The Centre for the Promotion of Private Enterprise (CPPE) has explained factors that led to the slowing down of the Nigerian economy in the second quarter of the year (2023 Q2).
Latest economic report by the National Bureau of Statistics (NBS) showed that the Gross Domestic Product (GDP) growth in real terms slowed by 103 basis points from 3.54% in the second quarter of 2022 to 2.51% in the second quarter of 2023.
However, the figure showed a marginal improvement by 20 basis points from 2.31% in the first quarter of 2023.
The CPPE in a commentary signed by its chief executive officer, Muda Yusuf, explained that the economy slowed amid shocks from current economic reforms which impacted energy prices and the naira exchange rate.
While it noted that the adverse impacts of the reforms were disproportionately higher than expected, the Centre expressed optimism that a rebound of the economy is expected in the medium to long term as current distortions in the economy are corrected.
It said: “There is an immediate positive outcome which is the marked improvement in the fiscal space of governments at all levels.”
According to the CPPE, the Nigerian economy is still going through corrective reforms to remove some fundamental distortions and restore the economy back to the path of recovery and growth.

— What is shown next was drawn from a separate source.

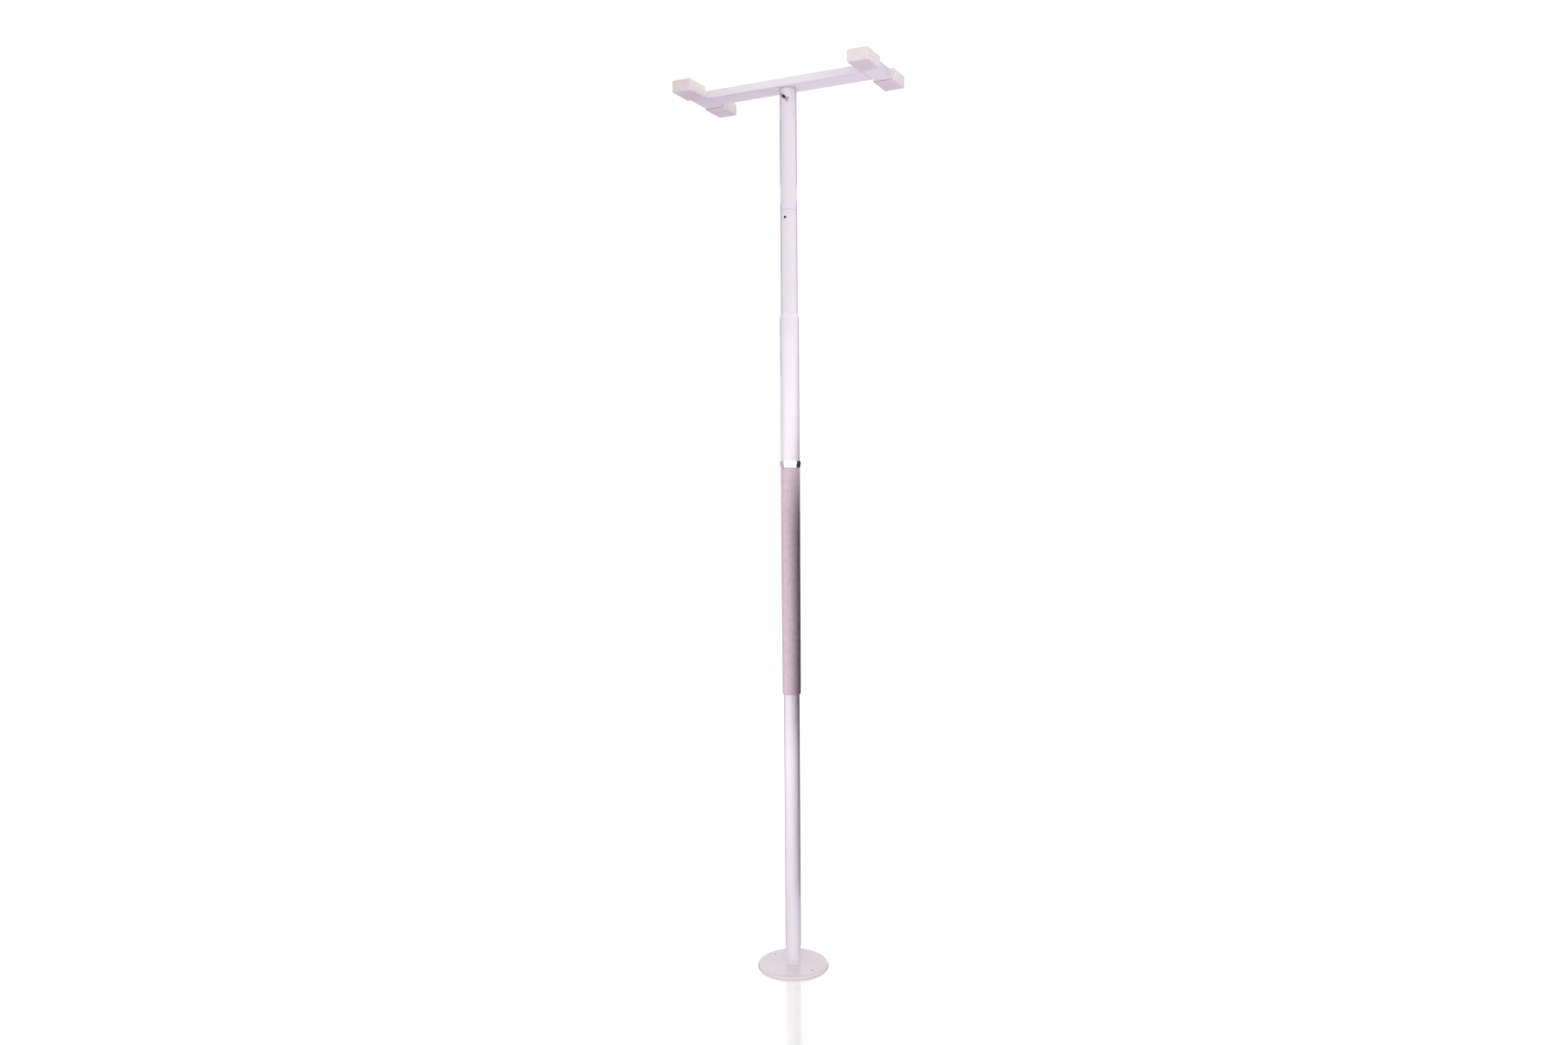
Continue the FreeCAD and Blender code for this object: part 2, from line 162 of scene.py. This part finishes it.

It further acknowledged that implementing the reforms is an arduous task, adding therefore that the tradeoffs are profound and the social impact has been devastating.
“Given the inevitability of the reforms, the implementation calls for a delicate balancing act and strategic sequencing to ensure an inclusive economic transition.
“Dealing with the issues of insecurity, spending priorities, corruption, productivity and competitiveness, regulatory environment and macroeconomic stability are paramount to rebuilding the momentum of economic growth and development,” it said.
Meanwhile, GDP report showed the dominance of the non-oil sector as the sector contributed 94.7% to GDP while the oil sector contributed 5.3%.
The service sector continued to maintain its dominant role in the economy with a contribution of 58.4% of GDP.
The structure of the economy continued to reflect its vulnerabilities, especially the challenges of productivity and competitiveness of the real economy.
The Q2 GDP growth fell short of the sub-Sahara projected average of 3.1% for 2023; but better than projections for the Euro Zone of 1% and the United States of 1.8%.
Sectors in Green
These are sectors that recorded better growth performance in the second quarter than the first quarter. These sectors include Quarry and Minerals which grew by a staggering 39.2%; financial institutions 29.2%; Rail Transport, 16.9%; Insurance, 7.3%; Trade, 2.4%; Construction, 3.5%; Manufacturing, 2.2%; Education, 1.4%; Real Estate, 1.9%; Chemical and Pharmaceutical, 6.4%; Food and Beverage Sector, 4.3%; Cement 3.3%; Plastics, 2.7%; Iron and Steel, 2.3%; Agriculture, 1.5%; and Fishing, 0.29%.
Sectors that Slowed
Analysis of the Q2 numbers also showed that six sectors recorded positive but lower growth than in the previous quarter. These sectors include ICT, 9.7%; Air Transport, 4.3%; Crop Production, 1.8%; Wood and Wood products, 2.4%; Paper and Publishing, 1.4%; Water Transport, 5.4%;
Sectors that Contracted
These are sectors that recorded negative growth in the second quarter. The output in the sectors contracted because of the prevailing economic and investment climate conditions.
In this category, the road transport sector recorded the biggest contraction of 55% in the second quarter. Other sectors that contracted include Coal Mining which contracted by 15.7%; Motor vehicle Assembly, 3.9%; and Music and Motion Pictures, 2%.
Sectors in Recession
Further analysis of the numbers showed that four sectors of the economy are in recession in the first two quarters of 2023. They are the sectors that have been stumbling because of macroeconomic, structural or policy issues.
NBS data showed that such sectors included Oil refining which contracted by 35.6%; Livestock, 2.3%; Crude Petroleum and Gas, 13.4%; and Textile, 4.4%.
Growth in these sectors continued to be subdued by heightened inflationary pressures, exchange rate volatility, spiking energy cost, insecurity and the political economy of the oil and gas sector.